* Records provided:
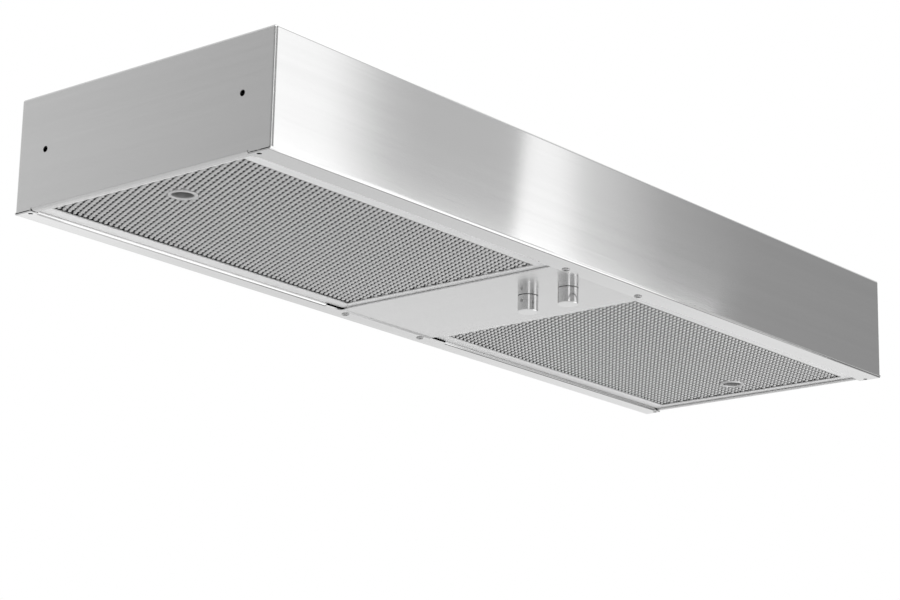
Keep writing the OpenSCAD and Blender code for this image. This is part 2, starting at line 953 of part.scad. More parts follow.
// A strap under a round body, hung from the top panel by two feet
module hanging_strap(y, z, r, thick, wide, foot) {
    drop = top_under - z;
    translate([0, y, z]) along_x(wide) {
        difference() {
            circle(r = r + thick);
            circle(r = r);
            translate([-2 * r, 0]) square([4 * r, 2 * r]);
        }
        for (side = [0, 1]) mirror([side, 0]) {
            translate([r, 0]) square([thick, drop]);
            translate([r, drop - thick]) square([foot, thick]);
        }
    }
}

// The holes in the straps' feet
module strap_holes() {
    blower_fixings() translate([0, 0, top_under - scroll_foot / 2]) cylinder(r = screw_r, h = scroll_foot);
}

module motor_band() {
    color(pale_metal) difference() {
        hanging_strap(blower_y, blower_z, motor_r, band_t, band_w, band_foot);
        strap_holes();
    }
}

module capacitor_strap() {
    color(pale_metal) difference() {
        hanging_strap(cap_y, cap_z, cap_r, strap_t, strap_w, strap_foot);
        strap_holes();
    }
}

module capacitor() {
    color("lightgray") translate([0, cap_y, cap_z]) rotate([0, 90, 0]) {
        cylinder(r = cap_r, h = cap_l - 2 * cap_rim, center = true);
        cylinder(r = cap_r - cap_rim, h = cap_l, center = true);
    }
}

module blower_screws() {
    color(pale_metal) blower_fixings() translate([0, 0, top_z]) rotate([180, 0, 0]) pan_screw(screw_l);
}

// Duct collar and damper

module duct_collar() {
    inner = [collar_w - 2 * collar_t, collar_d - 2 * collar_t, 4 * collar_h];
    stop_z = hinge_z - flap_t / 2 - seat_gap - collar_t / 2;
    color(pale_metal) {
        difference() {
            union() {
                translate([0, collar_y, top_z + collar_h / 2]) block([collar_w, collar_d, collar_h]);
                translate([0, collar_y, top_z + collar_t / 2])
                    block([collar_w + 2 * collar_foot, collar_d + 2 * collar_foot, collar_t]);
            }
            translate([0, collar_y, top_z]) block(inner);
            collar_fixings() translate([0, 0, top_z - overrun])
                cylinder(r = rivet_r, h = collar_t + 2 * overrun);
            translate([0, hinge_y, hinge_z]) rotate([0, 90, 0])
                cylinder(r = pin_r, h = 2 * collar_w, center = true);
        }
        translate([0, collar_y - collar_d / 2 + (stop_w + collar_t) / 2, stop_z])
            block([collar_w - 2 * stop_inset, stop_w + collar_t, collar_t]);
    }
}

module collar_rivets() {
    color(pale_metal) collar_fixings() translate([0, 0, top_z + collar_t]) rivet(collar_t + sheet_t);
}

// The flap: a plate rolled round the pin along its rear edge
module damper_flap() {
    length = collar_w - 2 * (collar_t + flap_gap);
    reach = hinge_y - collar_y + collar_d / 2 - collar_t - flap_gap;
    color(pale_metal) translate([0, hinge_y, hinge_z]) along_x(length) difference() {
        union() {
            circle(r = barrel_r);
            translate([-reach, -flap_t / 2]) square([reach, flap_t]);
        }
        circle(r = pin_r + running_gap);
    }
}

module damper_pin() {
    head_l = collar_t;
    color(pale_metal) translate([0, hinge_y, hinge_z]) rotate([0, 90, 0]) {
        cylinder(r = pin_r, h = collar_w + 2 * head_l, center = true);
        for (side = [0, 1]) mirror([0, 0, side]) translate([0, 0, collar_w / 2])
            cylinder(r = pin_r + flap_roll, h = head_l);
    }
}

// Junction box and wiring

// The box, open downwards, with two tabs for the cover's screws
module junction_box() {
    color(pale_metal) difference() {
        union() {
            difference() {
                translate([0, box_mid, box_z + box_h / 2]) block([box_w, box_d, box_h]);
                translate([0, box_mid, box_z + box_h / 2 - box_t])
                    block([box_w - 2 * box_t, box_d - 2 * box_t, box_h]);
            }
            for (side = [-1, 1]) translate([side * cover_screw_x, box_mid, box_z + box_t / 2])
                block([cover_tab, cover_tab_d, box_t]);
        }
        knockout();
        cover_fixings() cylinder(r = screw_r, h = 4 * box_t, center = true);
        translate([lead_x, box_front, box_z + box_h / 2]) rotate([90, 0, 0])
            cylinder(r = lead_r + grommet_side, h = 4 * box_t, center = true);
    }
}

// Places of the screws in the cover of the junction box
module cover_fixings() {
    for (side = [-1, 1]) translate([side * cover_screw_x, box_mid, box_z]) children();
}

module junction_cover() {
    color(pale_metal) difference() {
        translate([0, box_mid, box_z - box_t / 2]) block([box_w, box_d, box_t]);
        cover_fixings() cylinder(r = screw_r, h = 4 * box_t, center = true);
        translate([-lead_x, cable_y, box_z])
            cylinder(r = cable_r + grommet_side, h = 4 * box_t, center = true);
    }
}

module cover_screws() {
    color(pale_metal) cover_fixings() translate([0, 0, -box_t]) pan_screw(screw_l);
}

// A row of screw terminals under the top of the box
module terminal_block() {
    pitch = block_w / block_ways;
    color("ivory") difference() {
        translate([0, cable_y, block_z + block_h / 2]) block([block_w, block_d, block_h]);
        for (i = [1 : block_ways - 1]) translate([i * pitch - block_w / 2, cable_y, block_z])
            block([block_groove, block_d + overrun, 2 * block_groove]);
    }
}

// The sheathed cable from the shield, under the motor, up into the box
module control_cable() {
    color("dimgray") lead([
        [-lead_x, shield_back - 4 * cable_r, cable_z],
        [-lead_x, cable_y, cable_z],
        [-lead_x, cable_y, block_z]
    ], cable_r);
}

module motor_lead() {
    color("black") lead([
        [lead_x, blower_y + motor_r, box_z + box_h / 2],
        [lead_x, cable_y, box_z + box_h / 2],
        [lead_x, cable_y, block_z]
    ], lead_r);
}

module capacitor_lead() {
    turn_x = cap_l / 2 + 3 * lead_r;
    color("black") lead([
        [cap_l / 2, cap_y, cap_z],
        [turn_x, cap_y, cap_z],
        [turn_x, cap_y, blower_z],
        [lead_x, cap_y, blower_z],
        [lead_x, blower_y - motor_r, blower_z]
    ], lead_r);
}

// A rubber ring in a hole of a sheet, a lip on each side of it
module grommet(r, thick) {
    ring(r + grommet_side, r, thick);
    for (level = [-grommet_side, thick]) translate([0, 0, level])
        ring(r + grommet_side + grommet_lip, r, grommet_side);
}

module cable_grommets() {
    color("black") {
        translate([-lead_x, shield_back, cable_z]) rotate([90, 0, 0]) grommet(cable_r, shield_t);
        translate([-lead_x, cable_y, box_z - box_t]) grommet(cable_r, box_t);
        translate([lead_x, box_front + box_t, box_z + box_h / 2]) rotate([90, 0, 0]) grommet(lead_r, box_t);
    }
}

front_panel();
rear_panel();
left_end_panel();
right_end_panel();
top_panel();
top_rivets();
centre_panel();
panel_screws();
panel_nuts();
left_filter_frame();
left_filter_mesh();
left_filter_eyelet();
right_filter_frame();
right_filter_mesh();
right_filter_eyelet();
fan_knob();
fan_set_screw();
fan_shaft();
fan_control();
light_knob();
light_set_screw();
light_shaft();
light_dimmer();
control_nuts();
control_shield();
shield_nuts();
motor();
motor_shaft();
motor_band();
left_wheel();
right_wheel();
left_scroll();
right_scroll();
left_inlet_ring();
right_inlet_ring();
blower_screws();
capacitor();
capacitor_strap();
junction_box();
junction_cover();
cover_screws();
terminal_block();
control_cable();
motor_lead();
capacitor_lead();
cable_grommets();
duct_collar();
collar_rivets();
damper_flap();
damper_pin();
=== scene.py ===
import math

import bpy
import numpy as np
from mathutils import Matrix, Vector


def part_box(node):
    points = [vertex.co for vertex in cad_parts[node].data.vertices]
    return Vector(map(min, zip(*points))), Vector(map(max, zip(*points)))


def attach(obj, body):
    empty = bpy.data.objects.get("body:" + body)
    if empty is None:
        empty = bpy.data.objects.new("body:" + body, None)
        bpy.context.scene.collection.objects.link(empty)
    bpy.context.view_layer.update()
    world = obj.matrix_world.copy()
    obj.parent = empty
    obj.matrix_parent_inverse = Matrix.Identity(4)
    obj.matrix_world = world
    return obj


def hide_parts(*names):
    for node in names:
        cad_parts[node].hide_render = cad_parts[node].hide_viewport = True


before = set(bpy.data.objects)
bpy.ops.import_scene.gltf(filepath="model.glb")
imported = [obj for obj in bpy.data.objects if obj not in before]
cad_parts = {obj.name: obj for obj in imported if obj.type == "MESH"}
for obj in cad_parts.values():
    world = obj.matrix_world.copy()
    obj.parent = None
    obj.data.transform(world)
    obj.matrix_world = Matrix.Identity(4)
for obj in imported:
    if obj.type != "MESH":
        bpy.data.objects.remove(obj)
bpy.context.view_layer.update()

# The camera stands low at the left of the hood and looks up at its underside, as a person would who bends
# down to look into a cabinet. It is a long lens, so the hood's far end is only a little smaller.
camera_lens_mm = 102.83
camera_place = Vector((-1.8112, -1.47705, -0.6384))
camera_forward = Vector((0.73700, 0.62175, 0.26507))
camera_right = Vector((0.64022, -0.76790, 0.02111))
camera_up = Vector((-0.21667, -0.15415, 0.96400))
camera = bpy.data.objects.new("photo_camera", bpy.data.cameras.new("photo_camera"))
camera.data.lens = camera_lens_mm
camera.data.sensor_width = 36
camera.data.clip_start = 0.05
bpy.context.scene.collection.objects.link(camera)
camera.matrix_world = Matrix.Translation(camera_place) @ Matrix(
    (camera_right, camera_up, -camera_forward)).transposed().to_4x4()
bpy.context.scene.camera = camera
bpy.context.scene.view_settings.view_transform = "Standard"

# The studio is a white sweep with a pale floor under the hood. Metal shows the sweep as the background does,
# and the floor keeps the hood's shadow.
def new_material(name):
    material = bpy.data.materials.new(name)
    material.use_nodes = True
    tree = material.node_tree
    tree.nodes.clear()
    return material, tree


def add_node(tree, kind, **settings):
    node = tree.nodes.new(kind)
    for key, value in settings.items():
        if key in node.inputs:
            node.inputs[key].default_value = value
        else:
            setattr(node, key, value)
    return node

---

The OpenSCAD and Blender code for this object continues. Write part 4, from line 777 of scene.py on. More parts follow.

* Stated exercise: Transcribe each line of the data above, unaltered, from the one where "Keep writing the" appears to the one where "collar and damper" appears, inclusive of both.

* The reply:
Keep writing the OpenSCAD and Blender code for this image. This is part 2, starting at line 953 of part.scad. More parts follow.
// A strap under a round body, hung from the top panel by two feet
module hanging_strap(y, z, r, thick, wide, foot) {
    drop = top_under - z;
    translate([0, y, z]) along_x(wide) {
        difference() {
            circle(r = r + thick);
            circle(r = r);
            translate([-2 * r, 0]) square([4 * r, 2 * r]);
        }
        for (side = [0, 1]) mirror([side, 0]) {
            translate([r, 0]) square([thick, drop]);
            translate([r, drop - thick]) square([foot, thick]);
        }
    }
}

// The holes in the straps' feet
module strap_holes() {
    blower_fixings() translate([0, 0, top_under - scroll_foot / 2]) cylinder(r = screw_r, h = scroll_foot);
}

module motor_band() {
    color(pale_metal) difference() {
        hanging_strap(blower_y, blower_z, motor_r, band_t, band_w, band_foot);
        strap_holes();
    }
}

module capacitor_strap() {
    color(pale_metal) difference() {
        hanging_strap(cap_y, cap_z, cap_r, strap_t, strap_w, strap_foot);
        strap_holes();
    }
}

module capacitor() {
    color("lightgray") translate([0, cap_y, cap_z]) rotate([0, 90, 0]) {
        cylinder(r = cap_r, h = cap_l - 2 * cap_rim, center = true);
        cylinder(r = cap_r - cap_rim, h = cap_l, center = true);
    }
}

module blower_screws() {
    color(pale_metal) blower_fixings() translate([0, 0, top_z]) rotate([180, 0, 0]) pan_screw(screw_l);
}

// Duct collar and damper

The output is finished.